Trigo bash-2

Relevant Wiki: Titu's Lemma .

You don't need to bash the problem at all.

By Titu's Lemma, $\dfrac{(\sec^2 \alpha )^2}{a} + \dfrac{(- \tan^2 \alpha )^2}{b} \geq \dfrac{ (\sec^2 \alpha - \tan^2 \alpha)^2}{a+b}$ By given condition, equality holds in above equation. Thus $\dfrac{(\sec^2 \alpha )}{a} = \dfrac{(- \tan^2 \alpha )}{b}$ Write $\sec^2 \alpha =1+ \tan^2 \alpha$ , rearrange to get $\tan^2 \alpha = \dfrac{-b}{a+b} \geq 0.$ .

Now $a$ and $b$ cannot have the same sign (that is, they can't be both positive or both negative) since that would make $\tan^2 \alpha$ negative.

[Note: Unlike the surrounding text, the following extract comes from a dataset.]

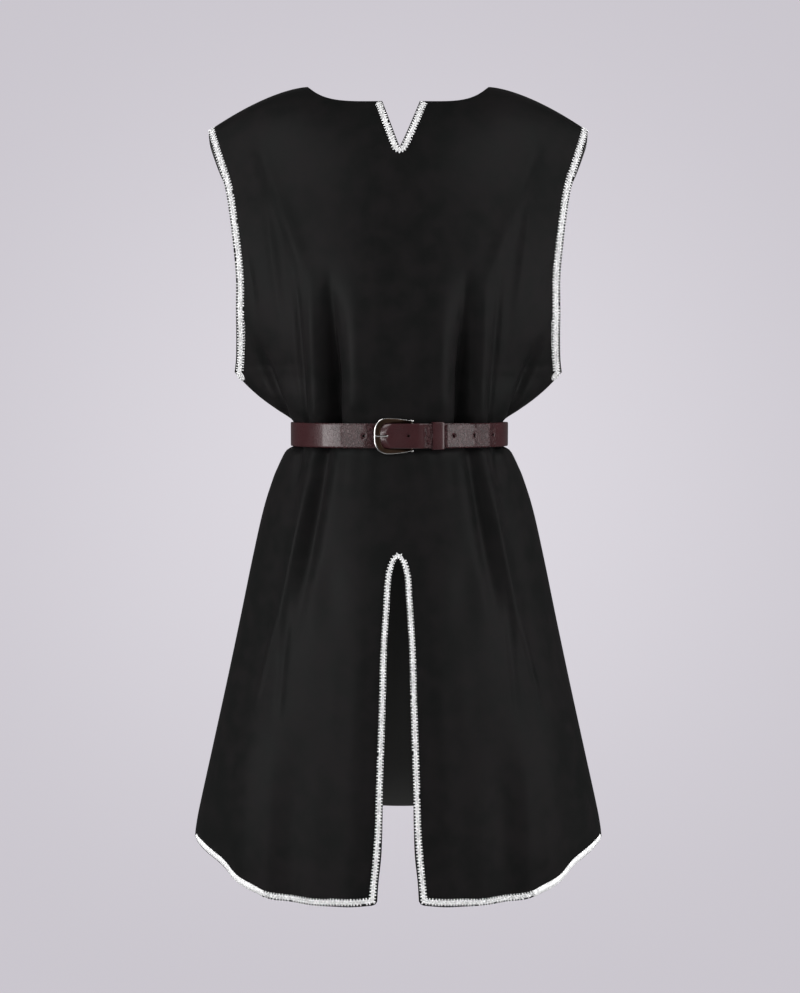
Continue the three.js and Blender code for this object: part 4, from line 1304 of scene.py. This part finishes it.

If $b >0$ , then $(a+b)<0 \implies a<0 \implies -a >b \implies |a|>|b|.$
Now if $b<0$ then $a+b>0 \implies a>-b>0 \implies |a|>|b|.$

Thus the correct answer is $\boxed{ |a|>|b|}.$

$\begin{aligned} \frac {\sec^4 \alpha}a + \frac {\tan^4 \alpha}b & = \frac 1{a+b} \\ \frac {(\tan^2 \alpha+1)^2}a + \frac {\tan^4 \alpha}b & = \frac 1{a+b} \\ \frac {\tan^4 \alpha + 2 \tan^2 \alpha +1}a + \frac {\tan^4 \alpha}b & = \frac 1{a+b} \\ (a+b)\tan^4 \alpha + 2b \tan^2 \alpha +b & = \frac {ab}{a+b} \\ (a+b)^2\tan^4 \alpha + 2b(a+b)\tan^2 \alpha +b^2 & = 0 \\ \left(\tan^2 \alpha + \frac b{a+b}\right) & = 0 \\ \implies \tan^2 \alpha & = - \frac b{a+b} \end{aligned}$

For $\alpha$ to be real, $-\dfrac b{a+b} > 0$ . Implying that $|a|$ can be smaller than, equal to or bigger than $|b|$ . Therefore, nothing can be said about the absolute values of $a$ and $b$ .